If it seems like a strange activity, the women of the Bruin Rangers don’t disagree.

“It’s just ridiculous,” said fourth-year economics student and team captain Cassie Tong. “Who runs around playing and tackling, ramming into each other in prom dresses?”

Only the UCLA women’s rugby team.

For the fourth time in five years, the club put on this event, hoping to draw attention to the team and the sport of rugby.

As the dirt flew and the dresses ripped, a continuous stream of people couldn’t help but stop at the fence and watch. The sizable crowd on hand cheered, drawn in by the dresses and staying to learn a new game.

After the game, fans and sweaty, exhausted players stood smiling at the absurdity of what had just happened.

Wednesday’s event featured a faster paced version of rugby, called sevens, in which each side plays only seven players for two seven-minute halves, as opposed to 15-a-side for 40-minute halves. Sevens is the version of rugby that will be added to the 2016 Summer Olympics in Rio de Janeiro, Brazil.

Regardless of the format, coach John Wooler says rugby is a game that new audiences will find exciting and entertaining.

“When people pay attention to it, they realize it’s a skillful game and a physical game. It’s very demanding, and those are real athletes out there that work really hard to compete at that level,” Wooler said in a strong Scottish accent.

As for notions that the women’s game might be different than the men’s game, Wooler was unequivocal in putting those assumptions to bed.

“I see it exactly the same as men. I don’t see any difference, being the rules are the same, the game’s the same,” said Wooler, a former Scottish rugby player with more than 20 years each of playing and coaching experience, and current coach of both the UCLA women and a local men’s club.

“My coaching strategy is exactly the same whether I’m coaching men or women, so to me it’s all the same,” Wooler said. “I don’t vary it, I don’t change the philosophy or the physicality of the training at all.”

That philosophy is one that has paid off for Wooler and the Bruin Rangers, as they have quickly staked a claim as Southern California’s elite team.

Founded in 2005, the UCLA women’s rugby team soon rose to the top of the Southern California Women’s Rugby Union, placing first in the division and earning bids to nationals for several years running.

UCLA’s legacy of success keeps morale high on the squad and provides motivation going forward.

“It’s an indication that you’re building a program. … It’s a sign that we’re doing something good,” said Tong, who hopes the growth of programs like UCLA’s helps to push women’s rugby into the designation of an NCAA sport.

But as the sport is currently not part of the NCAA, teams across the nation receive little to no funding from schools. All the money for travel, registration fees, equipment and coaching comes either from fundraising or directly out of the players’ pockets.

So, when the Bruin Rangers – 5-1 in league play this season – head to Minnesota for the national championships April 29-30, players will have to find a way to pay for the trip.

“It’s something that we accept because we love the sport so much, and we’re not going to limit ourselves just because we don’t receive funding,” Randall said.
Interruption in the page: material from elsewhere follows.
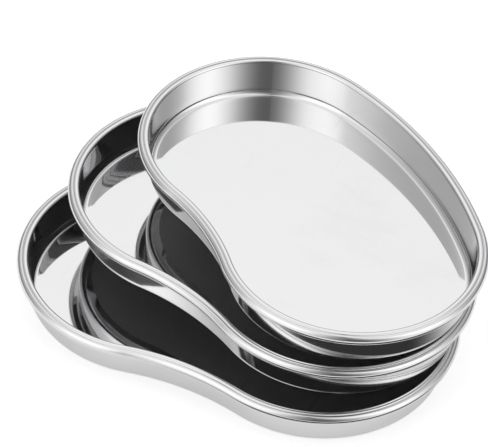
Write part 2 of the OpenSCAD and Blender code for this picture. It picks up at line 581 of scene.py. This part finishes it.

Down to every detail, women’s college rugby is identical to men’s college rugby. It follows, then, that a game with a rabid male following around the world is also developing such a passion in women.

“I really do love playing. I don’t know how else to put it. I’ve never had so much fun in sports all my life,” Tong said.

As for the game Wednesday, it was a perfect opportunity to show people that the Bruin Rangers don’t conform to simple definitions.

“It gives us an opportunity … to embrace our masculinity, but also balance it with femininity. … We’re able to still be girls who can kick guys’ asses,” Randall said.